Let $$X$$ and $$Y$$ be topological spaces.

Homeomorphism
A homeomorphism from $$X$$ to $$Y$$ is a continuous bijection whose inverse is also continuous.
Homeomorphic spaces
The spaces $$X$$ and $$Y$$ are homeomorphic iff there exists a homeomorphism between them.

$$X \cong Y$$ is the notation for $$X$$ to be homeomorphic to $$Y$$. 'Topologically equivalent' is an alternative term for 'homeomorphic'.

### When are two spaces homeomorphic?

To show that two spaces are homeomorphic, find a homeomorphism between them.

Roughly, two spaces are homeomorphic iff one can be deformed into the other by bending and reshaping, but without tearing or gluing.

### Equivalence relation

Being homeomorphic is an equivalence relation on the class of all topological spaces.

Reflexive
Let $$X$$ be a topological space. Then the identity map on $$X$$ is a homeomorphism.
Symmetric
Let $$f : X \to Y$$ be a homeomorphism. Then $$f^{-1} : Y \to X$$ is a homeomorphism.
Transitive
Let $$f : X \to Y$$ and $$g : Y \to Z$$ be homeomorphisms. Then $$g \circ f : X \to Z$$ is a homeomorphism.

Thus, $$X \cong X$$; $$X \cong Y \iff Y \cong X$$; $$X \cong Y \land Y \cong Z \implies X \cong Z$$.

### Knots homeomorphic to the circle

Some cases of homeomorphisms seem to defy the restriction to bending and reshaping: all knots are homeomorphic to the circle. To see this, take two knots of 1m string; choose a point on each as a starting point; then, trace around each knot at the same rate until you reach the start again. This defines a homeomorphism. While we can't bend a knot into a circle in $$\mathbb{R}^3$$, any knot can be reshaped into a circle if both are first placed in $$\mathbb{R}^4$$.

#### Bijection with non-continuous inverse

The inverse of a continuous bijection need not be continuous.

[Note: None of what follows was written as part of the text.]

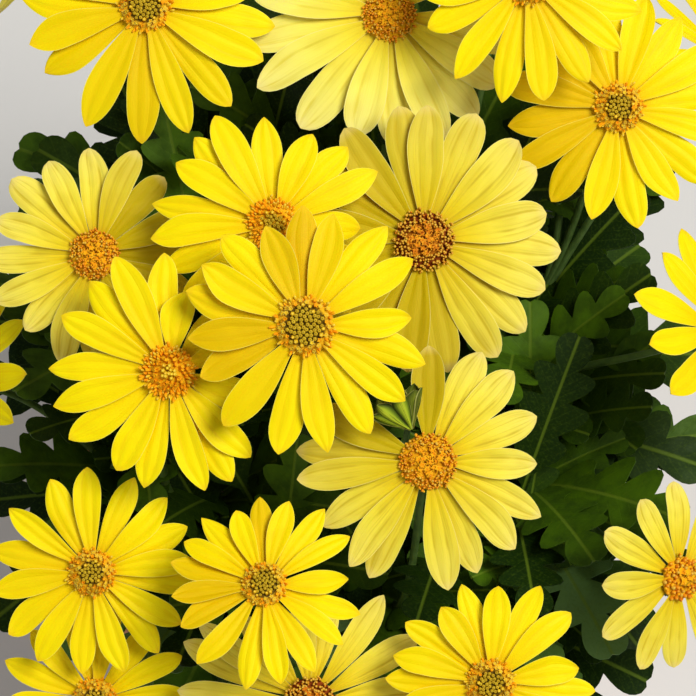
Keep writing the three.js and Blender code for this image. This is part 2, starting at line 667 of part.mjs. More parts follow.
// budSolid: a closed bud on a thin stalk
function budSolid(start, heading) {
  const place = (across, along, out) => FIELD_CENTRE.clone()
    .addScaledVector(FIELD_ACROSS, across)
    .addScaledVector(FIELD_ALONG, along)
    .addScaledVector(FIELD_OUT, out);
  const foot = place(BUD.across, BUD.along, BUD.out);
  const tip = place(BUD.tipAcross, BUD.tipAlong, BUD.tipOut);
  const axis = tip.clone().sub(foot).normalize();
  const span = start.distanceTo(foot);
  const curve = new THREE.CubicBezierCurve3(
    start,
    start.clone().addScaledVector(heading, 0.4 * span),
    place(BUD.across - 3, BUD.along + 3, BUD.out - 0.45 * span),
    foot,
  );
  const rings = [];
  for (let i = 0; i < STALK_STEPS; i += 1) {
    const share = i / STALK_STEPS;
    const direction = curve.getTangent(share);
    rings.push(ringAt(curve.getPoint(share), direction, FIELD_ACROSS, BUD_STALK_RADIUS, STALK_SIDES));
  }
  const profile = [[0, 0.35], [0.3, 1], [0.75, 0.85], [1, 0.2]];
  for (const [share, size] of profile) {
    rings.push(ringAt(foot.clone().lerp(tip, share), axis, FIELD_ACROSS, size * BUD_RADIUS, STALK_SIDES));
  }
  return toSolid(loft(rings));
}

// makeLeafyStem: woody stem, leaves, flower stalks and cups, grown as one
function makeLeafyStem(stem, index, heads) {
  const curves = branchCurves(stem);
  let plant = stemSolid(stem);
  for (const curve of curves.slice(1)) {
    plant = plant.add(branchSolid(curve));
  }
  for (const leaf of leafPlan(stem, index)) {
    plant = plant.add(leafSolid(leaf));
  }
  const used = curves.map(() => 0);
  for (const head of heads) {
    // A stalk grows from the branch whose tip stands nearest below its head.
    const reaches = curves.map((curve) => {
      const tip = curve.getPoint(1);
      return Math.hypot(tip.x - head.frame.centre.x, tip.y - head.frame.centre.y);
    });
    const branch = reaches.indexOf(Math.min(...reaches));
    const on = 0.99 - STALK_SPACING * used[branch];
    used[branch] += 1;
    const curve = curves[branch];
    plant = plant.add(stalkSolid(curve.getPoint(on), curve.getTangent(on), head.frame, head.disc));
  }
  if (index === BUD.stem) {
    plant = plant.add(budSolid(curves[0].getPoint(0.7), curves[0].getTangent(0.7)));
  }
  return toGeometry(plant);
}

const plant = new THREE.Group();

// addMesh: a named mesh in the plant
function addMesh(name, geometry, material, parent = plant) {
  const mesh = new THREE.Mesh(geometry, material);
  mesh.name = name;
  parent.add(mesh);
  return mesh;
}

addMesh('pot', makePot(), MATERIALS.clay);
addMesh('soil', makeSoil(), MATERIALS.soil);

const heads = [
  ...FIELD_HEADS.map((head) => ({ ...head, frame: fieldFrame(head) })),
  ...OUTER_HEADS.map((head, i) => (
    { ...head, frame: outerFrame(head), rays: evenRays(OUTER_RAYS, 20 * i) }
  )),
];

STEMS.forEach((stem, index) => {
  const own = heads.filter((head) => head.stem === index);
  addMesh(`leafy_stem_${index + 1}`, makeLeafyStem(stem, index, own), MATERIALS.green);
});

heads.forEach((head, i) => {
  const { centre, normal, right, up } = head.frame;
  const flower = new THREE.Group();
  flower.position.copy(centre);
  flower.setRotationFromMatrix(new THREE.Matrix4().makeBasis(right, up, normal));
  const name = `head_${String(i + 1).padStart(2, '0')}`;
  addMesh(`${name}_rays`, makeRays(head), head.pale ? MATERIALS.pale : MATERIALS.yellow, flower);
  addMesh(`${name}_disc`, makeDisc(head), MATERIALS.disc, flower);
  plant.add(flower);
});

export default plant;
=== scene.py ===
import math

import bmesh
import bpy
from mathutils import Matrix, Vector


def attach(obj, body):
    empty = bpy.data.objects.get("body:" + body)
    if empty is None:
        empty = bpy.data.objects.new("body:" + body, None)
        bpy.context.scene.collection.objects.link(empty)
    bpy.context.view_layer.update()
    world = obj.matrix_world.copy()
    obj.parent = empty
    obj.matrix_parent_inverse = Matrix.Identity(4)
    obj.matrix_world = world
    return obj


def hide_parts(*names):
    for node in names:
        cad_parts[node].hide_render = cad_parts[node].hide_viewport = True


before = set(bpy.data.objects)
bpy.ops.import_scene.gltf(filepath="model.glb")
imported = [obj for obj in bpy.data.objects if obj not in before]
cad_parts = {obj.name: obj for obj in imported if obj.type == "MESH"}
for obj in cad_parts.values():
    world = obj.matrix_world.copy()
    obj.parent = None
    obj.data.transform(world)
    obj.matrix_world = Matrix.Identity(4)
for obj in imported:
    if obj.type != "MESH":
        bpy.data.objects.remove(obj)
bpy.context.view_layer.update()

# Lengths here are millimetres, as in the part's source, and MM turns them into metres.
MM = 0.001

# Pot and soil
POT_HEIGHT = 130
POT_BASE_RADIUS = 50
POT_SHOULDER_RADIUS = 70
POT_RIM_RADIUS = 77
POT_RIM_HEIGHT = 26
POT_WALL = 5
POT_FLOOR = 7
POT_SIDES = 144
DRAIN_HOLES = 4
DRAIN_HOLE_RADIUS = 5
DRAIN_HOLE_CIRCLE = 28
SOIL_LEVEL = 112
SOIL_LUMP = 0.96
SOIL_FIT = 0.3
SOIL_SIDES = 96
SOIL_RINGS = 34
SOIL_CRUMBS = 420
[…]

An easy way of constructing an example is to consider continuous maps to a set with the discrete topology. For example, the identity map $$i : (\mathbb{R}, \text{discrete topology}) \to (\mathbb{R}, \text{standard topology})$$ is continuous, but the inverse,  $$i^{-1} : (\mathbb{R}, \text{standard topology}) \to (\mathbb{R}, \text{discrete topology})$$ is not continuous.